Civil engineer and topographer

Cornelius Clarkson Vermeule (September 5, 1858 – February 1, 1950), was a civil engineer and topographer in New Jersey and New York.

==Biography==
Cornelius Clarkson Vermeule was born at Raritan Landing, New Jersey, on September 5, 1858, the son of Adrian Vermeule and Maria Vechte. Vermeule graduated from Rutgers College in 1878 and joined the United States Geological Survey. He married Carolyn Carpenter June 7, 1888, and they had two sons, Cornelius Clarkson Vermeule II and Warren Carpenter Vermeule. He died on February 1, 1950, in Robert Wood Johnson University Hospital, New Brunswick, New Jersey.

==Career==
After graduating from Rutgers College in 1878, Vermeule joined the United States Geological Survey.
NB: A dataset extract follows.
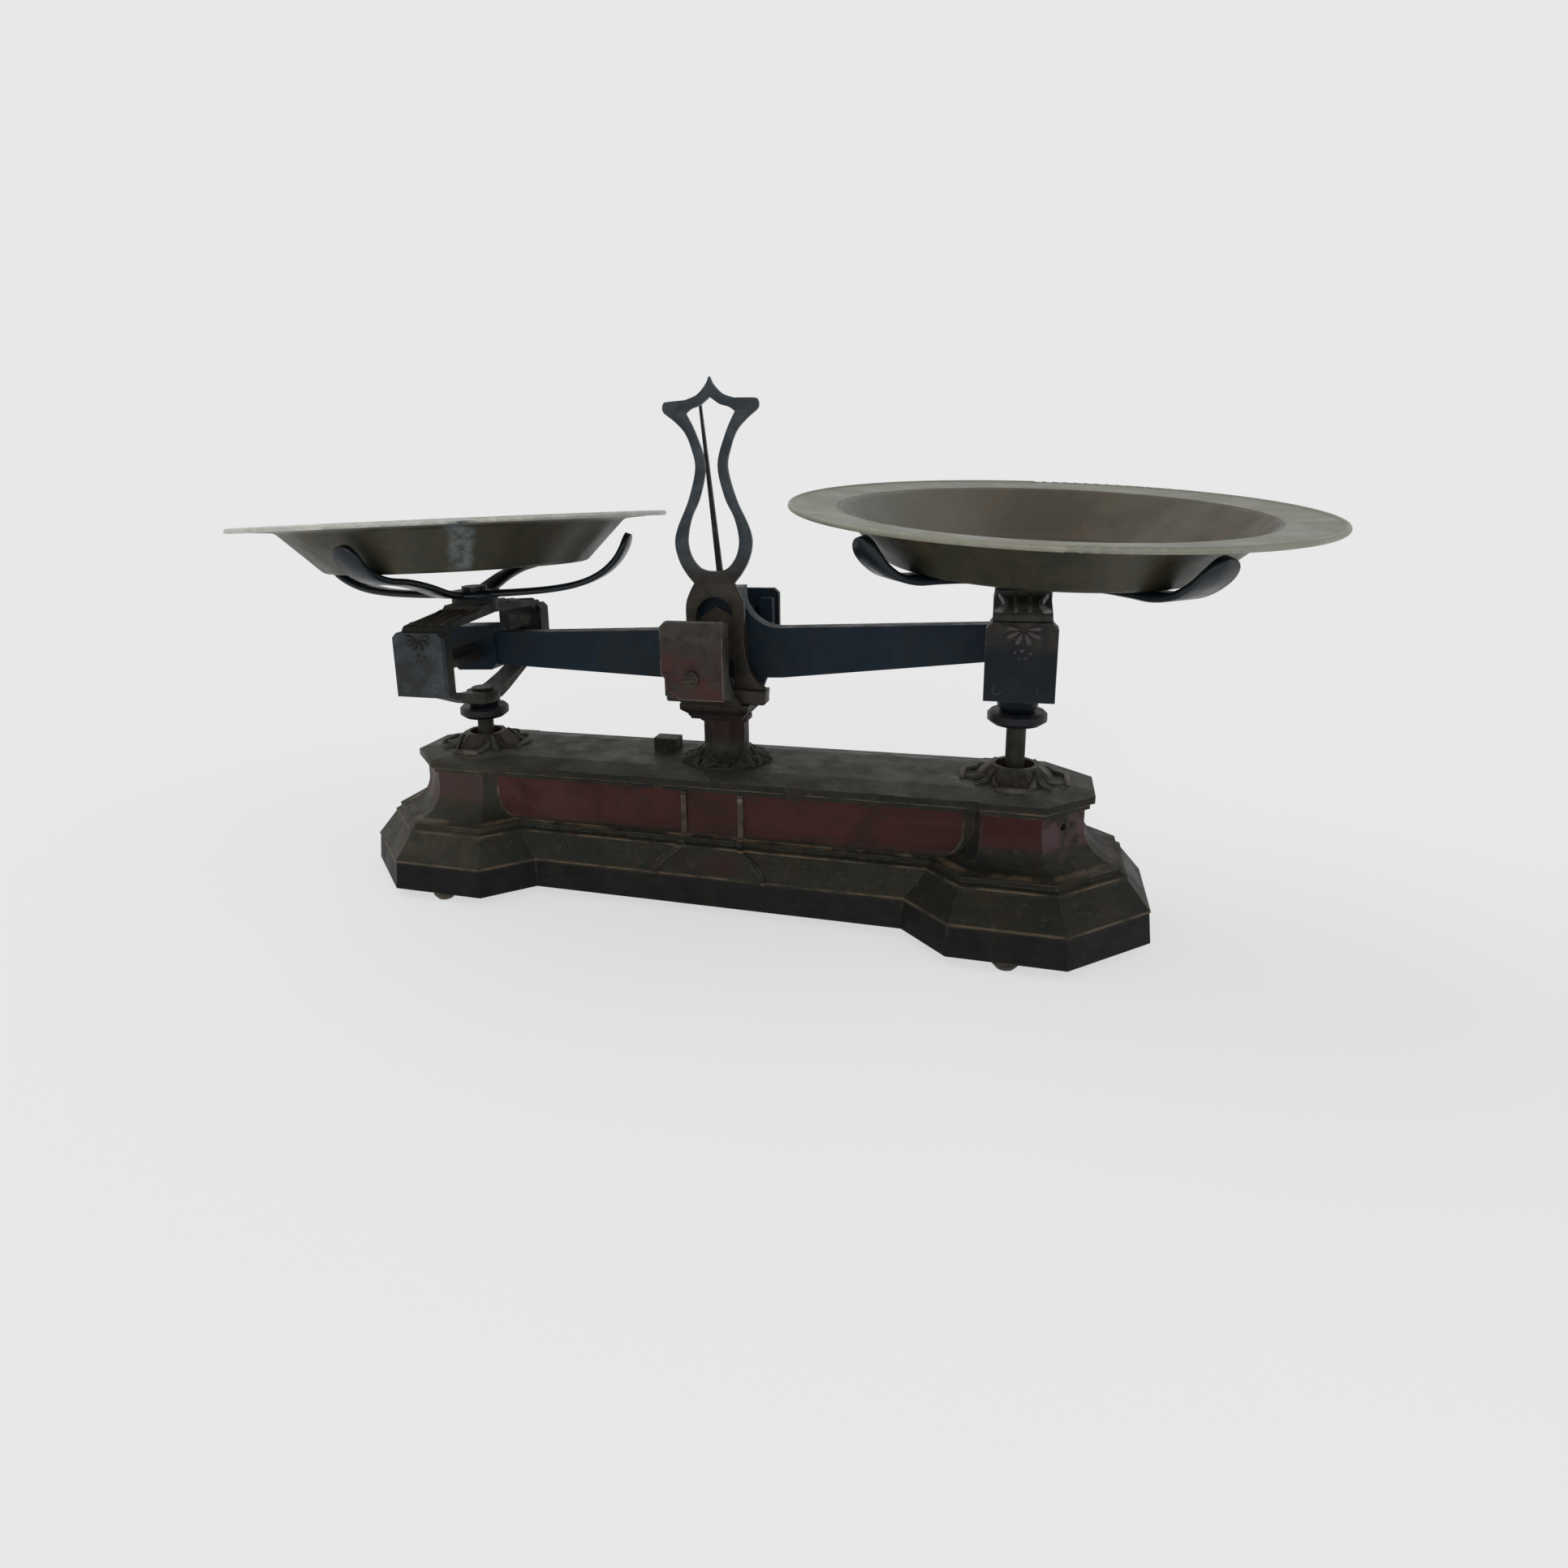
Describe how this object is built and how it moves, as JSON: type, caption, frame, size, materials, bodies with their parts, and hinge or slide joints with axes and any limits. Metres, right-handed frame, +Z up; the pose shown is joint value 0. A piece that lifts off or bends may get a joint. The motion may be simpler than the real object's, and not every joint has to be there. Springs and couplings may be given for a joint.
{
  "type": "counter balance scale",
  "caption": "Counter balance with a tilting beam over a hollow moulded base, two round pans on four-armed spiders and a needle behind a lyre-shaped frame.",
  "frame": {"origin": "middle of the footprint, on the surface the feet stand on", "axes": "+X to the right along the beam, -Y towards the person weighing, +Z up"},
  "size_m": [0.4632, 0.1998, 0.2272],
  "materials": {
    "base_iron": "worn paint",
    "beam_iron": "worn paint",
    "carrier_iron": "worn paint",
    "pan_brass": "dull, tarnished",
    "knife_steel": "dull",
    "screw_steel": "satin",
    "buffer_rubber": "matt"
  },
  "bodies": {
    "base": {"base_casting": "base_iron", "bottom_plate": "beam_iron", "bottom_plate_screws": "screw_steel", "base_feet": "beam_iron", "stem_buffers": "buffer_rubber", "link_bracket": "beam_iron", "link_centre_pin": "knife_steel", "column": "base_iron", "column_stud": "knife_steel", "column_nut": "knife_steel", "fulcrum_bearing_front": "knife_steel", "fulcrum_bearing_rear": "knife_steel", "column_cheek_front": "base_iron", "column_cheek_rear": "beam_iron", "column_cheek_screws": "screw_steel", "lyre_frame": "beam_iron", "lyre_screws": "screw_steel"},
    "beam_group": {"beam": "beam_iron", "fulcrum_knife": "knife_steel", "left_end_knife": "knife_steel", "right_end_knife": "knife_steel", "knife_clamp_front": "carrier_iron", "knife_clamp_rear": "carrier_iron", "pointer": "knife_steel", "pointer_nut": "screw_steel"},
    "lower_link": {"check_link": "beam_iron", "check_link_end_pins": "knife_steel"},
    "left_carrier": {"left_hanger": "carrier_iron", "left_cheek_front": "carrier_iron", "left_cheek_rear": "carrier_iron", "left_cheek_rivets": "carrier_iron", "left_bearing_front": "knife_steel", "left_bearing_rear": "knife_steel", "left_yoke": "beam_iron", "left_collar": "beam_iron", "left_stem": "knife_steel", "left_spider": "carrier_iron", "left_spider_screw": "screw_steel"},
    "right_carrier": {"right_hanger": "carrier_iron", "right_cheek_front": "carrier_iron", "right_cheek_rear": "carrier_iron", "right_cheek_rivets": "carrier_iron", "right_bearing_front": "knife_steel", "right_bearing_rear": "knife_steel", "right_yoke": "beam_iron", "right_collar": "beam_iron", "right_stem": "knife_steel", "right_spider": "carrier_iron", "right_spider_screw": "screw_steel"},
    "left_pan_body": {"left_pan": "pan_brass"},
    "right_pan_body": {"right_pan": "pan_brass"}
  },
  "joints": [
    {"name": "beam_tilt", "type": "hinge", "parent": "base", "child": "beam_group", "pos_m": [0, 0, 0.118], "axis": [0, 1, 0], "range_deg": [0, 4.4]},
    {"name": "left_carrier_swing", "type": "hinge", "parent": "beam_group", "child": "left_carrier", "pos_m": [-0.12491, 0, 0.1132], "axis": [0, 1, 0], "range_deg": [-4.4, 0]},
    {"name": "right_carrier_swing", "type": "hinge", "parent": "beam_group", "child": "right_carrier", "pos_m": [0.12491, 0, 0.1228], "axis": [0, 1, 0], "range_deg": [-4.4, 0]},
    {"name": "lower_link_tilt", "type": "hinge", "parent": "base", "child": "lower_link", "pos_m": [0, 0, 0.024], "axis": [0, 1, 0], "range_deg": [0, 4.4]},
    {"name": "left_pan_lift", "type": "slide", "parent": "left_carrier", "child": "left_pan_body", "axis": [0, 0, 1], "range_m": [0, 0.04]},
    {"name": "right_pan_lift", "type": "slide", "parent": "right_carrier", "child": "right_pan_body", "axis": [0, 0, 1], "range_m": [0, 0.04]}
  ],
  "couplings": [
    {"joint": "left_carrier_swing", "follows": "beam_tilt", "ratio": -1},
    {"joint": "right_carrier_swing", "follows": "beam_tilt", "ratio": -1},
    {"joint": "lower_link_tilt", "follows": "beam_tilt", "ratio": 1}
  ]
}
During his work with the USGS, he headed a project which completed the first topographical survey of New Jersey in 1888. Over the next three decades, Vermeule continued to serve as a consulting engineer for the state of New Jersey. In private practice, Vermeule had offices in New York City and completed numerous engineering projects of a hydrological nature throughout New Jersey and New York States. In the 1920s, during his tenure as consulting engineer for the dismantling of the Morris Canal, Vermeule retired from his position and was succeeded by his son, Cornelius Clarkson Vermeule II.

He was a member of the Holland Society of New York, the Sons of the American Revolution, the New Jersey Historical Society and the American Water Works Association.